I tend not to use the event group method, as often tasks have different timelines needed to be on schedule. So, I will often have the task set a global to the current time stamp to the current time stamp every time it completes its process. The watchdog task can check if the value is recent enough (but not in the future) for that task to determine if it is operating correctly. (and perhaps there are other slots filled in with verification codes)

Til · March 16, 2023, 7:21am

We had the same question with SEGGER embOS pretty often (with basically the same answers) until I decided to add a simple API for watchdog support: embOS Real-Time Operating System User Guide & Reference Manual

Maybe something similar could be added to FreeRTOS.

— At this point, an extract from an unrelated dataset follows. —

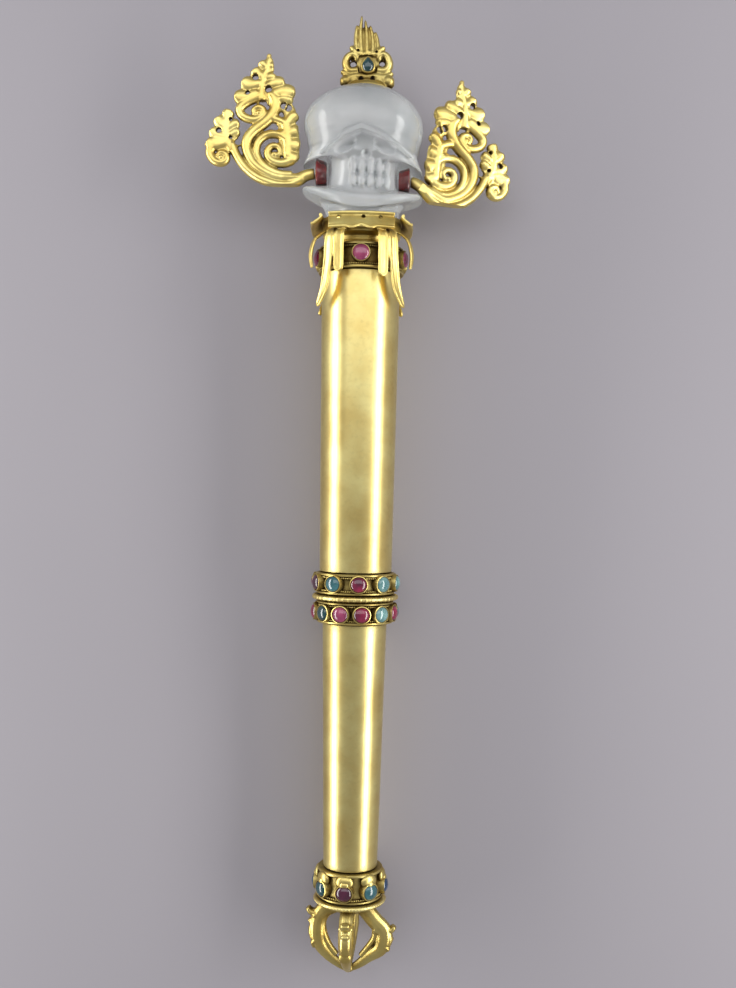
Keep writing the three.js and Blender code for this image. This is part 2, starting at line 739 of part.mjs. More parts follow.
function crystalSkull() {
  const body = solidOf(skinOver(skullRings().map((ring) => skullRing(ring, SKULL_FACETS))));
  const carved = body.subtract(eyeHollow(-1)).subtract(eyeHollow(1)).subtract(noseHollow());
  const seated = carved
    .add(toothRows())
    .subtract(solidOf(bossShape(-1, LEFT_BOSS, FIT_GAP)))
    .subtract(solidOf(bossShape(1, RIGHT_BOSS, FIT_GAP)));
  return withRestFlat(seated);
}

// Red bosses. With a gap, the shape is the boss's room in the notch.

function bossShape(side, { radius, height }, gap = 0) {
  const length = BOSS_THICKNESS + 2 * gap;
  const cone = new THREE.CylinderGeometry(radius - BOSS_TAPER + gap, radius + gap, length, 16);
  cone.rotateZ(-side * (Math.PI / 2));
  const centre = side * (NOTCH_HALF_WIDTH + FIT_GAP + BOSS_THICKNESS / 2);
  return cone.translate(centre, skullFoot + height, BOSS_FORWARD);
}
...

RAc · March 16, 2023, 7:22am

Actually, it is impossible to design a robust (and certifyable) recovering architecture without hardware support which means at the end ideally an external timer/watchdog chip designed onto the hardware (from what I remember, even MCU internal HW watchdogs are not considered safe). Pure software solutions always suffer the problem that the SW monitor threads themselves may starve due to a software poblem and thus render the watchdog useless. A WD generating an interrupt is also considered insufficient as the ISR itself may get stuck in an infinite loop and thus aggrevate the original problem.

A typical watchdog architecture looks like this:

A dedicated thread/task that under regular circumstances is guaranteed to execute periodically kicks the HW watchdog.
There is no golden answer to the question under what priority the WD kick task should execute (this has been discussed
extensively, also on this forum). This highly depends on the application architecture and system behavior requirements.
The same task that kicks the HW is also in charge of servicing live monitors (SW watchdogs).
(along the lines of what Richard sketched): Any task that needs SW WD supervision can schedule future events,
ie that “wd client task” informs the “wd kick task” that it (the client) expects to report its liveness back in x ticks in
the future.
Once the client task has reached its deadline, it will cancel the pending event (possibly scheduling another event at the same time).
In between kicking the HW watchdog, the wd kick task scans the list of pending events.
If there is an expired event, the wd kick task will deliberately fail to kick the HW WD and thus initiate a WD reset
(of course, possibly recording the source of the event failure).
Needless to say, the processing of the pending event list must be coded such that it always meets the deadline of the HW WD
timeout period.

Of course, this architecture (flexible as it is) has the shortcoming that for the SW WDs, it is the clients’ responsibility to report their expected dealines to the kick task, so if a client fails to do that, the architecture will not recognize all improper timing scenarios.